Superhydrophobic, heat-resistant alumina-methylsilsesquioxane hybrid aerogels with enhanced thermal insulating performance in high humidity

Heat-resistant alumina aerogels serve as prospective thermal insulating materials in the high-temperature fields, whereas the inherent hydrophilicity and thermal coarsening restrict their thermal insulating application. In this study, superhydrophobic, heat-resistant alumina-methylsilsesquioxane hybrid aerogels (AlMSAs) were prepared via in-situ sol-gel method combined with supercritical drying to overcome the aforesaid obstacles. The transformation from hydrophilicity to hydrophobicity is achieved by regulating the molar ratio of methyltriethoxysilane.
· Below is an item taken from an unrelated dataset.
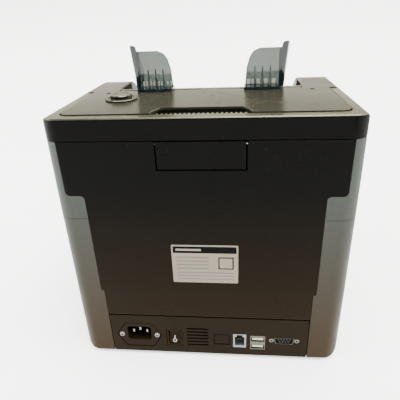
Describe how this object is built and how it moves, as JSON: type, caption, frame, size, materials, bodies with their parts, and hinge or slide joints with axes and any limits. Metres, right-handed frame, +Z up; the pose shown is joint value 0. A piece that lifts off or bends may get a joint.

The aerogel exhibits homogenous superhydrophobicity with contact angle reaching up to 152.6 degrees when the molar ratio of Al to Si is 2 (AlMSA2). AlMSAs show superior heat resistance up to 1300 degrees C, suffering no alpha-Al2O3 transition and minor grain growth. Quartz fiber reinforced alumina-based aerogel composite (QFAlMSA2) is prepared to study the thermal insulating performance in practical application. The thermal conductivity of QFAlMSA2 reversibly increases by 5.0% subject to 90% relative humidity (36 degrees C) for one month due to the superhydrophobicity. QFAlMSA2 exhibits a low thermal conductivity of 0.0542 W/(m center dot K) after being calcined at 1200 degrees C and a moderate temperature of 113 degrees C when exposed to a butane flame for 30 min. This study offers meaningful insights into developing alumina-based aerogel materials for high-moisture and high-temperature thermal insulations.